ここからは、実際に私がどのように就活をしているのかを紹介していきます。
私は主に障害者求人を積極的に行っている企業の情報や就職フォーラムの情報が掲載されている、クローバーナビというサイトと、ウェブ・サーナというサイトを使用して求人を探しています。どちらのサイトも障害者の新卒・既卒向け求人が掲載されており、一般求人は記載されていません。
複数のサイトを同時に使うメリットは、幅広く求人を見ることができること、多くの就職セミナーに参加することができることです。
3月と4月はこの二つのサイトをほぼ毎日のように見ながらエントリーしては書類選考で不合格になることの繰り返しでした。
4月に入って友人から「履歴書は必ず他の人に見てもらったほうがいいよ」というアドバイスをもらったので、SNS上での配信や日ごろの活動の中でお世話になっている企業の方に見ていただきました。
「こりゃ、説得力がないから書類で埋没するわ。」と言われてしまいました。
特に学生時代に力を入れたこと、自己PRの部分を数回にわたって書き直しては添削してもらう過程を経て、今の自分がしっくりくる表現でまとめることができました。
就職活動の話をすると「なぜ大学の就職支援室を使わないの?」という質問をよくされます。
大学に何度か相談はしたことがあるものの、大学側はどこの企業が障害者を募集しているのか、あまり知らなかったようで、有益な情報を得ることができずやむなく相談を断念しました。
また、「就職活動は個人でするもの」と認識していることもあり、人に頼りながら就職活動をすることに対して多少抵抗感があるというのも理由の一つかもしれません。
そのような状況で、4月の後半に、ある企業から「ぜひ次の選考に進んでほしい」という連絡をいただきました。

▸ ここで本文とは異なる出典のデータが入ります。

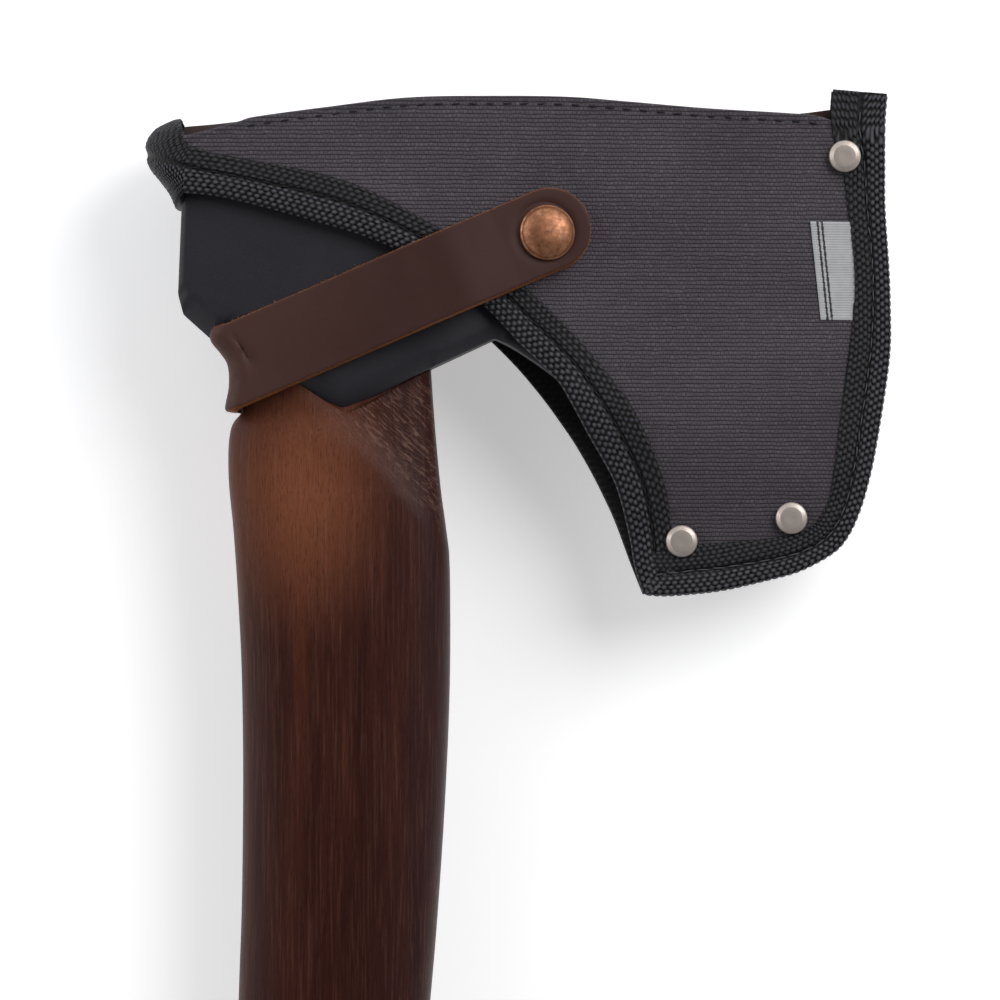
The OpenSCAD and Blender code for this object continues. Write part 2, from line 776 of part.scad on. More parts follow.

ゴールデンウィーク前に一次面接を終え、本原稿が掲載される頃には、うまくいけば最終面接、うまくいかなければすごろくでいう「振出しに戻る」ことになるでしょう。
就職活動を始めたばかりのころは、「大学で福祉を学んだから、それを活かして相談職につきたい」と思っていました。
実際に福祉業界について色々と調べたり、求人を見たり、色々な一般企業の説明会を聞いたりしていくと、少しずつ考えは変わってきました。就職活動は自分とご縁のある会社を探すことではないかと思うようになったのです。
履歴書を他の方に添削してもらいながら書き直すなど、自分について考える時間も長くなりました。自分の大学時代に力を入れたことは何なのか、自分が企業の人に向けてPRできるのはどんなところなのか。
自分にたくさん問いかけることで「自分は心に余裕が無くなるとイライラしてしまうな」などの短所にも気づけました。これまでの自分について考えることは、自分探しの側面もありました。
3月からの就職活動を振り返ってみると、就職活動を始めたばかりのころは、どこかで正解を求めてきた自分がいました。今は、「就職活動に正解なんてないんだ」と、しみじみ思います。